Home Prices and Senate Decisions: The only economic report on the calendar today is the October home price report from S&P CoreLogic. Prices are expected to continue their recent run, rising another 1.0% in October. All eyes will also be on the Senate where a bill increasing direct stimulus checks from $600 to $2,000 will land when their session resumes today. The proposal was not popular with Republicans in the House and will require 60 votes to pass the Senate. Also on the Senate’s plate, deciding on joining the House in overriding the President’s veto of the National Defense Authorization Act.
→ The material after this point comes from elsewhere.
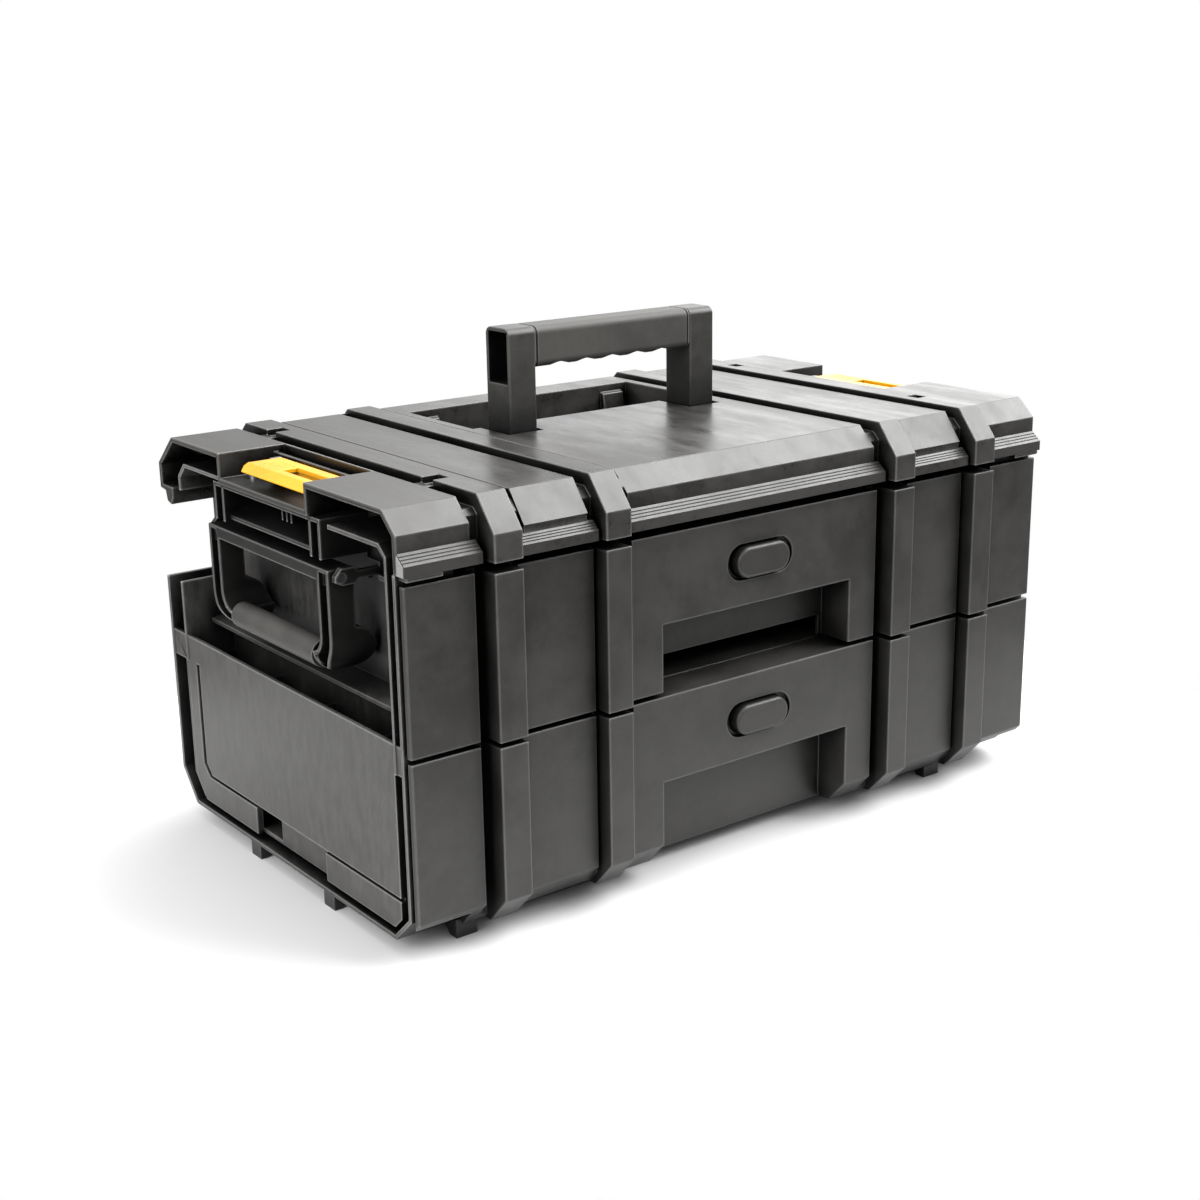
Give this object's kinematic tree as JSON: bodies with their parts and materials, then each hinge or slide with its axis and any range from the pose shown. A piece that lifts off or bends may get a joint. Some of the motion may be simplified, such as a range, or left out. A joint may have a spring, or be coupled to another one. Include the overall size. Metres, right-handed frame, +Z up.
{
  "type": "drawer tool chest",
  "caption": "Stackable moulded tool chest with sliding drawers, push-button releases, a folding top handle, side carry handles and end latches.",
  "frame": {"origin": "centre of the footprint, at the underside of the lugs", "axes": "+X along the length to the right-hand end, -Y towards the drawer fronts, +Z up"},
  "size_m": [0.55, 0.336, 0.354],
  "materials": {
    "black_plastic": "fine grained moulded",
    "tray_plastic": "smooth moulded",
    "button_plastic": "fine grained moulded",
    "grip_rubber": "matte",
    "yellow_plastic": "satin moulded",
    "slide_steel": "zinc plated",
    "fastener_steel": "zinc plated",
    "spring_steel": "drawn wire"
  },
  "bodies": {
    "housing": {"top_cover": "black_plastic", "base_floor": "black_plastic", "back_panel": "black_plastic", "middle_shelf": "black_plastic", "base_screws": "fastener_steel", "lid_screws": "fastener_steel", "top_handle_pins": "fastener_steel", "left_end_frame": "black_plastic", "left_side_handle_bracket": "black_plastic", "left_side_handle_pins": "fastener_steel", "left_latch_pin": "fastener_steel", "left_upper_slide_outer": "slide_steel", "left_lower_slide_outer": "slide_steel", "right_end_frame": "black_plastic", "right_side_handle_bracket": "black_plastic", "right_side_handle_pins": "fastener_steel", "right_latch_pin": "fastener_steel", "right_upper_slide_outer": "slide_steel", "right_lower_slide_outer": "slide_steel"},
    "upper_drawer": {"upper_drawer_front": "black_plastic", "upper_drawer_tray": "tray_plastic", "upper_front_screws": "fastener_steel", "upper_lock_bracket": "black_plastic", "upper_lever_pin": "fastener_steel", "left_upper_slide_inner": "slide_steel", "right_upper_slide_inner": "slide_steel"},
    "left_upper_slide_middle_member": {"left_upper_slide_middle": "slide_steel"},
    "right_upper_slide_middle_member": {"right_upper_slide_middle": "slide_steel"},
    "upper_release_button": {"upper_button": "button_plastic", "upper_button_spring": "spring_steel"},
    "upper_catch": {"upper_catch_lever": "black_plastic"},
    "lower_drawer": {"lower_drawer_front": "black_plastic", "lower_drawer_tray": "tray_plastic", "lower_front_screws": "fastener_steel", "lower_lock_bracket": "black_plastic", "lower_lever_pin": "fastener_steel", "left_lower_slide_inner": "slide_steel", "right_lower_slide_inner": "slide_steel"},
    "left_lower_slide_middle_member": {"left_lower_slide_middle": "slide_steel"},
    "right_lower_slide_middle_member": {"right_lower_slide_middle": "slide_steel"},
    "lower_release_button": {"lower_button": "button_plastic", "lower_button_spring": "spring_steel"},
    "lower_catch": {"lower_catch_lever": "black_plastic"},
    "top_handle": {"top_handle_frame": "black_plastic", "top_handle_grip": "grip_rubber"},
    "left_side_handle": {"left_side_handle_bail": "black_plastic", "left_side_handle_grip": "grip_rubber"},
    "left_stacking_latch": {"left_latch": "yellow_plastic"},
    "right_side_handle": {"right_side_handle_bail": "black_plastic", "right_side_handle_grip": "grip_rubber"},
    "right_stacking_latch": {"right_latch": "yellow_plastic"}
  },
  "joints": [
    {"name": "upper_drawer_slide", "type": "slide", "parent": "housing", "child": "upper_drawer", "axis": [0, -1, 0], "range_m": [0, 0.23]},
    {"name": "left_upper_middle_slide", "type": "slide", "parent": "housing", "child": "left_upper_slide_middle_member", "axis": [0, -1, 0], "range_m": [0, 0.115]},
    {"name": "right_upper_middle_slide", "type": "slide", "parent": "housing", "child": "right_upper_slide_middle_member", "axis": [0, -1, 0], "range_m": [0, 0.115]},
    {"name": "upper_button_press", "type": "slide", "parent": "upper_drawer", "child": "upper_release_button", "axis": [0, 1, 0], "range_m": [0, 0.004], "stiffness_N_per_m": 300, "springref_m": -0.003},
    {"name": "upper_catch_swing", "type": "hinge", "parent": "upper_drawer", "child": "upper_catch", "pos_m": [0, -0.106, 0.232], "axis": [1, 0, 0], "range_deg": [0, 11]},
    {"name": "lower_drawer_slide", "type": "slide", "parent": "housing", "child": "lower_drawer", "axis": [0, -1, 0], "range_m": [0, 0.23]},
    {"name": "left_lower_middle_slide", "type": "slide", "parent": "housing", "child": "left_lower_slide_middle_member", "axis": [0, -1, 0], "range_m": [0, 0.115]},
    {"name": "right_lower_middle_slide", "type": "slide", "parent": "housing", "child": "right_lower_slide_middle_member", "axis": [0, -1, 0], "range_m": [0, 0.115]},
    {"name": "lower_button_press", "type": "slide", "parent": "lower_drawer", "child": "lower_release_button", "axis": [0, 1, 0], "range_m": [0, 0.004], "stiffness_N_per_m": 300, "springref_m": -0.003},
    {"name": "lower_catch_swing", "type": "hinge", "parent": "lower_drawer", "child": "lower_catch", "pos_m": [0, -0.106, 0.1225], "axis": [1, 0, 0], "range_deg": [0, 11]},
    {"name": "top_handle_fold", "type": "hinge", "parent": "housing", "child": "top_handle", "pos_m": [0, 0.01, 0.268], "axis": [-1, 0, 0], "range_deg": [0, 90]},
    {"name": "left_side_handle_swing", "type": "hinge", "parent": "housing", "child": "left_side_handle", "pos_m": [-0.267, 0.012, 0.227], "axis": [0, 1, 0], "range_deg": [0, 90]},
    {"name": "left_latch_lift", "type": "hinge", "parent": "housing", "child": "left_stacking_latch", "pos_m": [-0.244, 0, 0.2765], "axis": [0, 1, 0], "range_deg": [0, 35]},
    {"name": "right_side_handle_swing", "type": "hinge", "parent": "housing", "child": "right_side_handle", "pos_m": [0.267, 0.012, 0.227], "axis": [0, -1, 0], "range_deg": [0, 90]},
    {"name": "right_latch_lift", "type": "hinge", "parent": "housing", "child": "right_stacking_latch", "pos_m": [0.244, 0, 0.2765], "axis": [0, -1, 0], "range_deg": [0, 35]}
  ],
  "couplings": [
    {"joint": "left_upper_middle_slide", "follows": "upper_drawer_slide", "ratio": 0.5},
    {"joint": "right_upper_middle_slide", "follows": "upper_drawer_slide", "ratio": 0.5},
    {"joint": "upper_catch_swing", "follows": "upper_button_press", "rad_per_m": 47.6},
    {"joint": "left_lower_middle_slide", "follows": "lower_drawer_slide", "ratio": 0.5},
    {"joint": "right_lower_middle_slide", "follows": "lower_drawer_slide", "ratio": 0.5},
    {"joint": "lower_catch_swing", "follows": "lower_button_press", "rad_per_m": 47.6}
  ]
}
Stocks Hit Records after President Trump Reluctantly Signed Off on “Disgraceful” Bipartisan Aid Bill: Stocks’ early gains stuck around until Monday’s close after President Trump signed the $2.4 trillion consolidated spending bill that funds the government through September 2021 and includes roughly $900 billion in new emergency aid. His decision to sign the legislation late Sunday, which prevented a government shutdown at midnight Monday and removes the risk of a fiscal cliff for millions of unemployed Americans at year-end, came after his strong public dissent to the size of the economic payments to Americans and line items in the broader spending bill he believed were a wasteful use of resources. U.S. equity futures had risen overnight alongside indices in Asia and Europe, an early prediction of the strength that ultimately lifted the S&P 500 0.9% and to a new record close. The Dow and Nasdaq both gained 0.7%, also reaching new all-time highs. Treasury yields had climbed overnight with equity futures, sending the 10-year yield as high as 0.96% just prior to the beginning of U.S. trading. However, the benchmark yield drifted back throughout the day, finishing flat near the daily lows at 0.92%. After markets closed, the House voted in favor of raising the economic impact payments from $600 to $2,000, sending the bill to the Republican-held Senate where the probability of successful passage is less clear.
Global Stocks Rise as U.S. Stimulus and Brexit Remove Some Risks from Early 2021 Outlook: Foreign equities are stronger Tuesday following yesterday’s records on Wall Street and futures are pointing to the major U.S. indices resetting those all-time highs at the opening bell. Equities rose 1.0% across Asia and Europe’s Stoxx was 0.9% higher prior to the start of U.S. trading. The latest jolt to optimism came from the successful passage of additional emergency stimulus in the U.S and a post-Brexit trade deal between the EU and U.K. While additional stimulus for the U.S. economy is now on its way, investors will be watching to see if the Republican-led Senate agrees to increase direct payments to Americans from $600 to $2,000 after the House voted to do so Monday evening. Japan’s Nikkei 225 led all gains with a 2.7% jump and provided the latest reminder of how powerful rescue efforts from policy makers, both fiscal and monetary, have been. The index hit its highest level since 1990 despite the dire health effects and devastating economic consequences caused by the pandemic. The U.K.’s FTSE 100 was up by more than 2% and leading all gains across Europe in its first trading day since the agreement was struck on Christmas Eve. Ambassadors from the remaining 27 EU countries voted to approve the trade agreement for implementation on January 1. At 7:40 a.m. CT, U.S. equity futures were firmer by around 0.4% and Treasury yields had edged higher, with the 10-year yield climbing 1.7 bps to 0.94%.
Dallas Fed Manufacturing Index Dips in December but Many Key Components Improve: While the Dallas Fed’s headline manufacturing index signaled some weakness in December, many of the details firmed up from November. The headline index fell from 12.0 to 9.7, slightly worse than the 11.6 economists had expected. However, current production rose solidly to match its best level since 2018, new orders and shipments both recovered to hit their second strongest levels in more than two years, and employment jumped to its highest level since October 2018. Looking ahead six months, new order expectations cooled but the outlook for production, shipments, and employment all gained. Manufacturing has been one of the more resilient sectors amid the current virus surge that has slowed activity elsewhere, including in the important services sectors.